Un dossier toujours sensible

« Il est inconcevable de clore le dossier sans avoir auditionné le chef d’état-major des armées et son adjoint de l’époque », a déclaré à l’AFP Me Eric Plouvier, avocat de l’association Survie. « Nous avons le projet de faire des demandes de confrontations et de versement de pièces dans la procédure », a-t-il indiqué, estimant que ce « dossier ancien ne méritait pas le mépris judiciaire » dont il fait l’objet.

Près d’un quart de siècle plus tard, le rôle joué par la France au Rwanda reste encore un sujet hautement polémique, objet de tensions entre Paris et Kigali.

Le président Kagame, dirigeant le Front patriotique rwandais (FPR) qui a pris le pouvoir à Kigali quelques jours avant la fin du génocide, accuse les autorités françaises d’avoir soutenu le pouvoir hutu et d’avoir été un acteur des tueries, ce que Paris a toujours fermement démenti.
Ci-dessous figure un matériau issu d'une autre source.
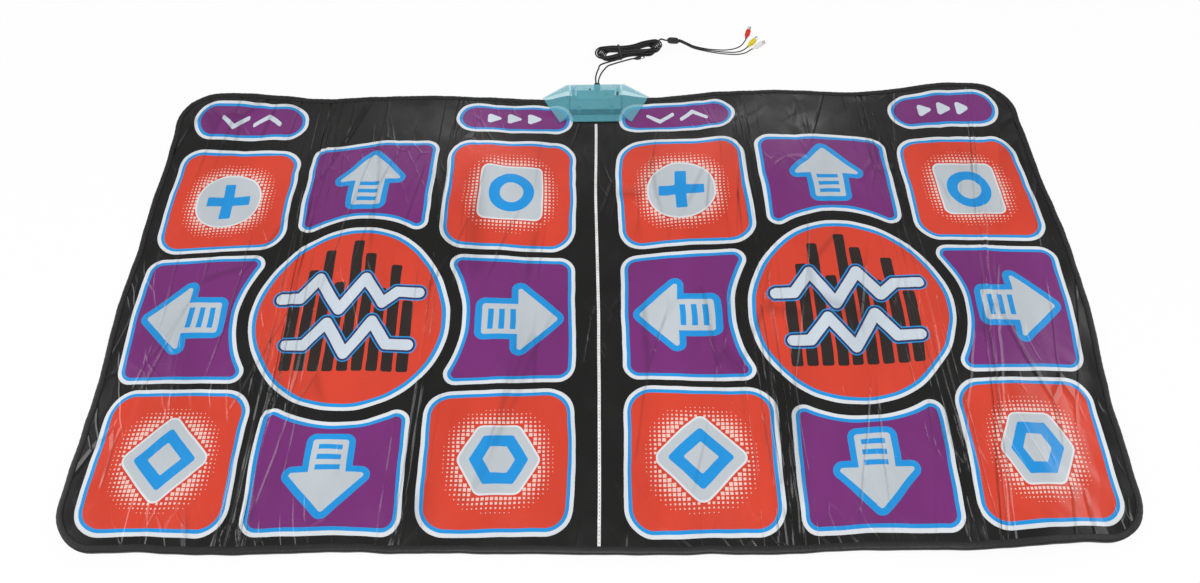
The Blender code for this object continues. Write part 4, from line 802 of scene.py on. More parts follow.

Les massacres avaient fait, à partir d’avril 1994 en à peine 100 jours, environ 800.000 morts, essentiellement parmi la minorité tutsi. En novembre 2016, le parquet rwandais a lancé de son côté une procédure contre 22 officiers français qu’il accuse d’implication dans le génocide, dont l’amiral Lanxade et le général Lafourcade.